The Hawes book is an interesting read, as it attempts to debunk many myths about Kafka. Among the myths are that Kafka was unknown in his lifetime, that he lived a lonely life, and that he was poor. In fact, Hawes points out that Kafka was well-received in literary circles. Kafka had an active social life. Kafka did have dysfunctional relationships with women, a phenomenon Hawes attributes to Kafka's deep ambivalence about being married and raising a family (which Kafka was afraid would take away time from his writing). Kafka made a very good living and was successful at his job. Hawes also notes that although many view Kafka's living at home for most of his adult life demonstrated that he was a failure, this was in fact the norm for young unmarried professionals. People envision Kafka as a tiny gaunt figure, but he was for most of his life in good shape and was quite tall -- about 6 feet tall, which was much taller than average at the time.
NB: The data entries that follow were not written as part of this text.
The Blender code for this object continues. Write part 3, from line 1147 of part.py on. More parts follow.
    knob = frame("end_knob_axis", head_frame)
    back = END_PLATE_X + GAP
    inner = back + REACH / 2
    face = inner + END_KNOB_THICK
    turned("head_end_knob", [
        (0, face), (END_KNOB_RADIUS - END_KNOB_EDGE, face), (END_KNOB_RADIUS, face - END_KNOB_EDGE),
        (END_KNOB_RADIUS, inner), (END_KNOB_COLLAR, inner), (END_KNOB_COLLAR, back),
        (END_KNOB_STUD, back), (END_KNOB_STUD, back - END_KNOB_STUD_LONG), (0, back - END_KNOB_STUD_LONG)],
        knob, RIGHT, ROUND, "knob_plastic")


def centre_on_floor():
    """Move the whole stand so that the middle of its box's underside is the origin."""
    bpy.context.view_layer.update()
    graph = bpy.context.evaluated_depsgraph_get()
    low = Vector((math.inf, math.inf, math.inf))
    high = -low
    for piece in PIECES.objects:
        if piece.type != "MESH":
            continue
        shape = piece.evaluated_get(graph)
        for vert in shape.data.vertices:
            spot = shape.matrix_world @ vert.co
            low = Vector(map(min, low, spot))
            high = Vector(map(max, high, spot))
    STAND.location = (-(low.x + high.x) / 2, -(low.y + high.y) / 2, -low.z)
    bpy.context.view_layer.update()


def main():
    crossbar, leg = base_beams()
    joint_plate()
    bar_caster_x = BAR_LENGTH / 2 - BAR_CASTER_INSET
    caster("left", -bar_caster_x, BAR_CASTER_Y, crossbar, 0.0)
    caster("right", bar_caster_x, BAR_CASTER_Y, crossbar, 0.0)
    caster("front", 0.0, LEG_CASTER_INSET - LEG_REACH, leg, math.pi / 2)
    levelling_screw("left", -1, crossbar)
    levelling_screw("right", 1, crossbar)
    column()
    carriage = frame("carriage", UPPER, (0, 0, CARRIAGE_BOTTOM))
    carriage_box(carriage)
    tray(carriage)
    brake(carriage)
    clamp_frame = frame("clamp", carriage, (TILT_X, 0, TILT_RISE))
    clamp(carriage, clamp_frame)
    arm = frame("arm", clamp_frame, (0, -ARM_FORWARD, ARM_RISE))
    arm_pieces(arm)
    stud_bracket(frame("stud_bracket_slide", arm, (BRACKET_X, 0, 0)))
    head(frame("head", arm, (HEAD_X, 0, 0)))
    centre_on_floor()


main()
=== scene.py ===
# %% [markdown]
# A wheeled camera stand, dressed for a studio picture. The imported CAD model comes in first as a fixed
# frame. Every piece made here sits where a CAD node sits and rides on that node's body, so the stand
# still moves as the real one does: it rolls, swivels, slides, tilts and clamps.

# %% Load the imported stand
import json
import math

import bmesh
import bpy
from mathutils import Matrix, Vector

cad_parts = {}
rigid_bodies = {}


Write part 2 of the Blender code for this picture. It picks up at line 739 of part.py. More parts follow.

Hawes does go a bit overboard at times, contending that Kafka's Jewishness had little influence in his work. In fact, Kafka's works are suffused with countless tropes, images, and references to Judaism. Kafka wasn't a particularly religious man, but he was fascinated by Judaism and studied it extensively. Hawes also makes much of Kafka's porn collection, using it as a way to deflate critics whom Hawes think put Kafka on too much of a pedestal. The porn consisted mainly of illustrations from a journal called The Amethyst, which seems to have been a literary journal that published "edgy fiction" and erotica. The illustrations, some of which Hawes reproduces in his book, are a little weird, but seem much more arty than pornographic. Hawes seems to be a bit too obsessed in attacking his conception of the Kafka critic who views Kafka as an asexual individual, a pure soul devoted solely to abstract ideas. Such critics do exist, but much commentary about Kafka does not view him in this caricatured manner. Nevertheless, despite Hawes' tendency to overclaim, his book is very entertaining and illuminating about Kafka. Too bad it is marred by Hawes' rather obnoxious tone, as the one-and-only myth-slayer designed to bring Kafka back to earth.